GIVEN INSTRUCTION =
Take all the material and copy it exactly.

STORED DATA =
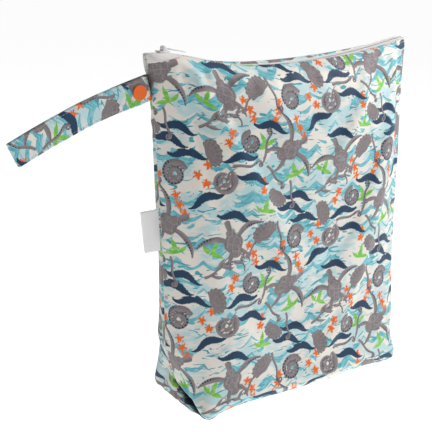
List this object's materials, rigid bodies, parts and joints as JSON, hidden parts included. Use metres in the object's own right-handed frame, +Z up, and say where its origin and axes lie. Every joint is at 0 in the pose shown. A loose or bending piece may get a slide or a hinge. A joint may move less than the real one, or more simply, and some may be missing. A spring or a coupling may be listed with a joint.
{
  "type": "zip-top wet bag",
  "caption": "Standing cloth wet bag with a boxed base, a zip across the top, and a snap-closed hand strap and a bare label sewn into one side seam.",
  "frame": {"origin": "middle of the boxed base, on the surface that the bag stands on", "axes": "+Z up, +X along the zip with the slider and the strap towards -X, +Y from the front panel to the back one"},
  "size_m": [0.4098, 0.095, 0.3277],
  "materials": {
    "printed_cloth": "waterproof knitted polyester with an all-over print, slightly satin",
    "strap_cloth": "the same printed cloth, folded to a band and topstitched",
    "white_tape": "white woven zip tape",
    "white_nylon": "white moulded nylon and enamelled slider",
    "orange_plastic": "glossy orange acetal snap",
    "label_satin": "white satin ribbon, bare"
  },
  "bodies": {
    "bag": {"bag_cloth": "printed_cloth", "zip_tape_front": "white_tape", "zip_tape_back": "white_tape", "zip_teeth": "white_nylon", "zip_slider": "white_nylon", "hand_strap": "strap_cloth", "snap_cap_front": "orange_plastic", "snap_socket": "orange_plastic", "snap_cap_back": "orange_plastic", "snap_stud": "orange_plastic", "side_label": "label_satin"},
    "pull": {"zip_pull": "white_nylon"}
  },
  "joints": [
    {"name": "pull_swing", "type": "hinge", "parent": "bag", "child": "pull", "pos_m": [-0.1261, 0, 0.32572], "axis": [0, -1, 0], "range_deg": [0, 170]}
  ]
}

EXPECTED ANSWER =
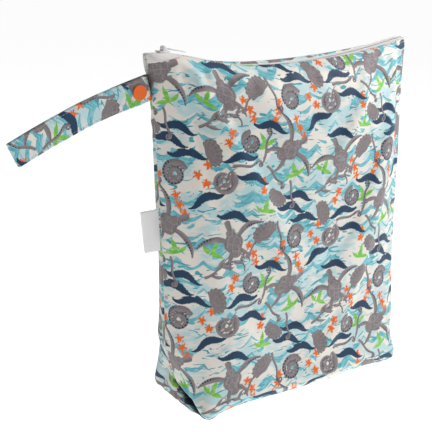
List this object's materials, rigid bodies, parts and joints as JSON, hidden parts included. Use metres in the object's own right-handed frame, +Z up, and say where its origin and axes lie. Every joint is at 0 in the pose shown. A loose or bending piece may get a slide or a hinge. A joint may move less than the real one, or more simply, and some may be missing. A spring or a coupling may be listed with a joint.
{
  "type": "zip-top wet bag",
  "caption": "Standing cloth wet bag with a boxed base, a zip across the top, and a snap-closed hand strap and a bare label sewn into one side seam.",
  "frame": {"origin": "middle of the boxed base, on the surface that the bag stands on", "axes": "+Z up, +X along the zip with the slider and the strap towards -X, +Y from the front panel to the back one"},
  "size_m": [0.4098, 0.095, 0.3277],
  "materials": {
    "printed_cloth": "waterproof knitted polyester with an all-over print, slightly satin",
    "strap_cloth": "the same printed cloth, folded to a band and topstitched",
    "white_tape": "white woven zip tape",
    "white_nylon": "white moulded nylon and enamelled slider",
    "orange_plastic": "glossy orange acetal snap",
    "label_satin": "white satin ribbon, bare"
  },
  "bodies": {
    "bag": {"bag_cloth": "printed_cloth", "zip_tape_front": "white_tape", "zip_tape_back": "white_tape", "zip_teeth": "white_nylon", "zip_slider": "white_nylon", "hand_strap": "strap_cloth", "snap_cap_front": "orange_plastic", "snap_socket": "orange_plastic", "snap_cap_back": "orange_plastic", "snap_stud": "orange_plastic", "side_label": "label_satin"},
    "pull": {"zip_pull": "white_nylon"}
  },
  "joints": [
    {"name": "pull_swing", "type": "hinge", "parent": "bag", "child": "pull", "pos_m": [-0.1261, 0, 0.32572], "axis": [0, -1, 0], "range_deg": [0, 170]}
  ]
}